Таким образом, механическая теория прогресса не только не лишает нас идеала, но позволяет нам думать, что мы никогда не будем лишены его. Именно потому, что идеал зависит от социальной среды, которая по существу подвижна, он непрерывно изменяется. Поэтому нет основания опасаться, что когда-нибудь у нас не будет почвы, что наша деятельность придет к концу своего поприща и увидит перед собой закрытый горизонт. Хотя мы преследуем только определенные и ограниченные цели, всегда между крайними пунктами, до которых Mbi дошли, и целью, к которой мы стремимся, будет пустое, открытое для наших усилий, пространство.

Вместе с обществами видоизменяются и индивиды в силу изменений, происходящих в числе социальных единиц и в их отношениях. Во-первых, они все более освобождаются от ига организма. Животное находится почти исключительно в зависимости от физической среды; его биологическое строение определяет наперед его существование, Человек, наоборот, зависит от социальных причин. Конечно, животные также образуют общества; но, так как они весьма ограничены, то коллективная жизнь в них весьма проста; она в тоже время стационарна, так как равновесие таких незначительных обществ по необходимости устойчиво. По двум этим причинам она легко закрепляется в организме; она не только имеет в нем свой корень, но целиком воплощается в него, так что теряет свои собственные черты. Она функционирует благодаря системе инстинктов, рефлексов, не отличающихся по существу от тех, которые обеспечивают функционирование органической жизни. Они представляют, правда, ту особенность, что приспособляют индивида к социальной среде, а не к физической, что имеют причинами явления общей жизни; однако, они не другой природы, чем те, которые в известных случаях, без предварительного воспитания, вызывают необходимые для летания и ходьбы движения. Совсем иное видим мы у человека, так как образуемые им общества обширнее; даже самые небольшие группы превосходят по величине большинство животных обществ. Будучи более сложными, они также более изменчивы и эти две причины вместе производят то, что социальная жизнь в человечестве не закрепляется в биологической форме. Даже там, где она наиболее проста, она сохраняет свою специфичность. Постоянно существуют верования и обычаи, которые общи людям, не будучи начертанными в их тканях. Но эта черта становится резче по мере приращения социального вещества и плотности. Чем более ассоциировавшихся лиц и чем больше они воздействуют друг на друга, тем больше также продукт этих воздействий выходит из пределов организма. Человек, таким образом, оказывается во власти причин sui generis, относительная доля которых в устройстве человеческой природы становится все значительнее.

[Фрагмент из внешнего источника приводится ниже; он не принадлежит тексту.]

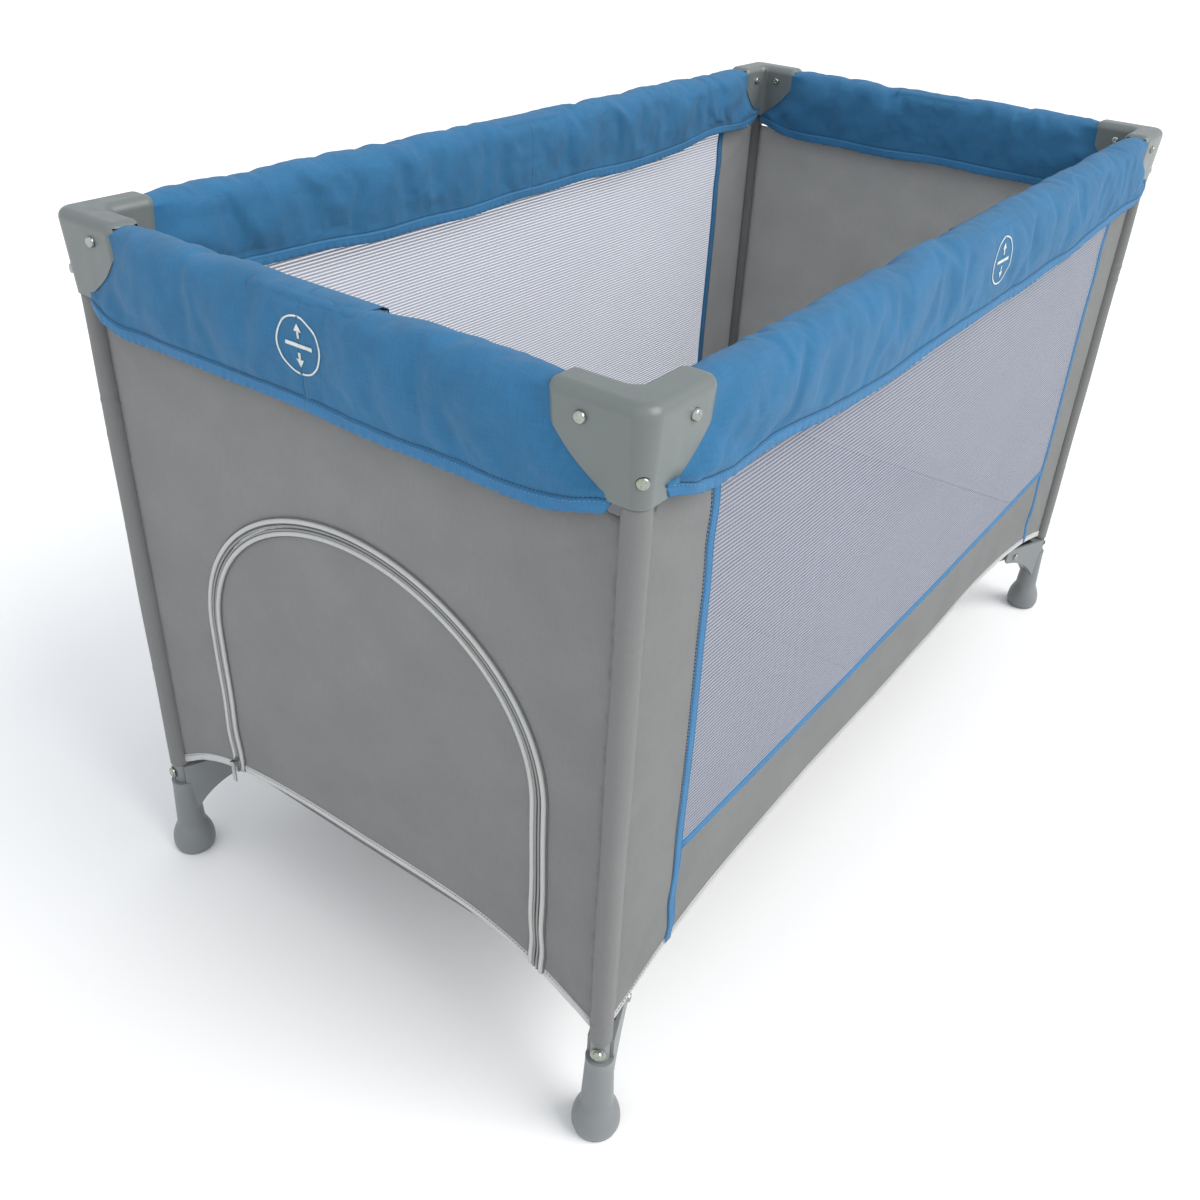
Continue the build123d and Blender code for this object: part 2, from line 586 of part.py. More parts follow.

Более того: влияние фактора увеличивается не только относительно, но и абсолютно. Та же причина, которая увеличивает значение коллективной (социальной) среды, влияет на органическую среду так, что делает ее более доступной действию социальных причин и подчиняет ее им. Чем больше индивидов живут вместе, тем общая жизнь богаче и разнообразнее; но, чтобы это разнообразие было возможно, необходима меньшая определенность органического типа, необходимо, чтобы он бьы в состоянии разветвляться. Действительно, мы видели, что стремления и способности, передаваемые по наследству, становятся все общнее и неопределеннее, следовательно, более неспособными облечься в форму инстинктов. Таким образом происходит явление, обратное как раз тому, которое наблюдается в начале эволюции. У животных организм ассимилирует социальные данные и лишает их социальной природы, превращая в биологические данные. Социальная жизнь материализуется. В человечестве, наоборот, (особенно в высших обществах) социальные причины становятся на место органических.